When the cover was released on the Nonesuch site and elsewhere, there was, instead, an outpouring of controversy mostly by people who had never heard the music.

When WTC 9/11 was performed by the Kronos Quartet, first in Durham, North Carolina, at Duke University and then shortly afterwards outside of Los Angeles and then at Carnegie Hall and again at the Barbican Centre in London, the reaction of the public and press was extremely thoughtful and moving. To have this reaction to the music usurped by the album cover seemed completely wrong. Accordingly, the cover is being changed.

The statement comes dangerously close to being a "non-apology apology" or even a case of "blame the victim," and it has been taken as such in some quarters. It is not really an apology or argument, as such, at all. I take it as simply a statement that a choice has been made and a summary, compelling or not, of the thought behind hat choice.

I, obviously, was something of a defender of the original cover in the first version of this post, but I allowed as how those who were most opposed to that cover were offended in truth and in good faith, not donning the mere guise of offense for ulterior motives. The authenticity and the understandable nature of the negative reaction is such that it is difficult to believe that anyone could have been surprised by it. There were good reasons to select that cover image, but the notion that no one would notice or care would not be among them.

I still believe the original cover was and is defensible. I also believe that it is a decent thing—neither courageous nor cowardly, just decent and reasonable—to withdraw it.  Art sometimes has the element of a game, but it is never a zero sum game. No one has "won" or "lost" in these decisions.

No new design has been released at this writing. The Reich statement does not suggest that the September 6 release date will be changed, so we can expect to see the revised version soon enough.



Susan Scheid

You have, as always, an interesting take:

The cover image is not a cheapening or commoditization of the event it portrays. It is a palimpsest, a writing-over of an underlying image . . .
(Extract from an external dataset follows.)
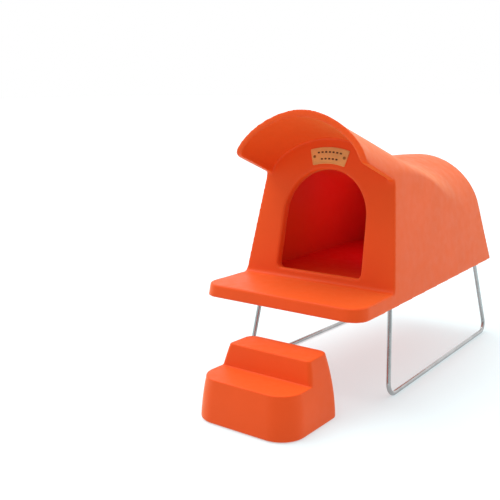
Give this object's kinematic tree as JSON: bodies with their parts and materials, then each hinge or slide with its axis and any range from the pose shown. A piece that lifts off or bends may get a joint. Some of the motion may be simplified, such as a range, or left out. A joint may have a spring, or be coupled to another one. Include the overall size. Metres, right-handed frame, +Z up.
{
  "type": "dog kennel",
  "caption": "Moulded plastic dog kennel with an upswept hood, arched doorway and porch on a bent rod stand, with a rear hook and a loose step.",
  "frame": {"origin": "on the floor, below the middle of the box around kennel and step", "axes": "+Z up; the doorway, porch and step face -Y; +X is to the right seen from the front"},
  "size_m": [0.4888, 1.1192, 0.7436],
  "materials": {
    "orange_plastic": "fine satin skin of a rotational moulding",
    "liner_plastic": "matt",
    "stainless_rod": "drawn rod, brushed",
    "fixing_steel": "plain",
    "brass": "brushed, lightly toned",
    "grey_rubber": "matt"
  },
  "bodies": {
    "kennel": {"shell": "orange_plastic", "leg_frame": "stainless_rod", "leg_spacers": "grey_rubber", "leg_screws": "fixing_steel", "leg_inserts": "brass", "base_pads": "orange_plastic", "cap_spacer": "orange_plastic", "hook_washer": "fixing_steel", "name_plate": "brass", "plate_screws": "brass"},
    "liner": {"floor_liner": "liner_plastic"},
    "hook": {"rear_cap": "orange_plastic", "tail_hook": "stainless_rod", "hook_nut": "fixing_steel"},
    "step": {"step_block": "orange_plastic", "step_feet": "grey_rubber"}
  },
  "joints": [
    {"name": "hook_swivel", "type": "hinge", "parent": "kennel", "child": "hook", "pos_m": [0, 0.49708, 0.466], "axis": [0, 0.9726, 0.2325], "range_deg": [-180, 180]},
    {"name": "liner_lift", "type": "slide", "parent": "kennel", "child": "liner", "axis": [0, 0, 1], "range_m": [0, 0.03]},
    {"name": "step_slide", "type": "slide", "parent": "kennel", "child": "step", "axis": [0, -1, 0], "range_m": [0, 0.3]}
  ]
}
I'm not sure what I think--I doubt a bad motive here, and I do see your point. On the other hand, this is still so raw for so many.


We certainly have an allergy to this particular image or suite of images. A couple of years ago, I saw a rerun of a tv sitcom in which someone had gone in and blurred -- not erased, just pixelated -- the twin towers in the NYC skyline. A thoughtless and pointless gesture in obeisance to... what?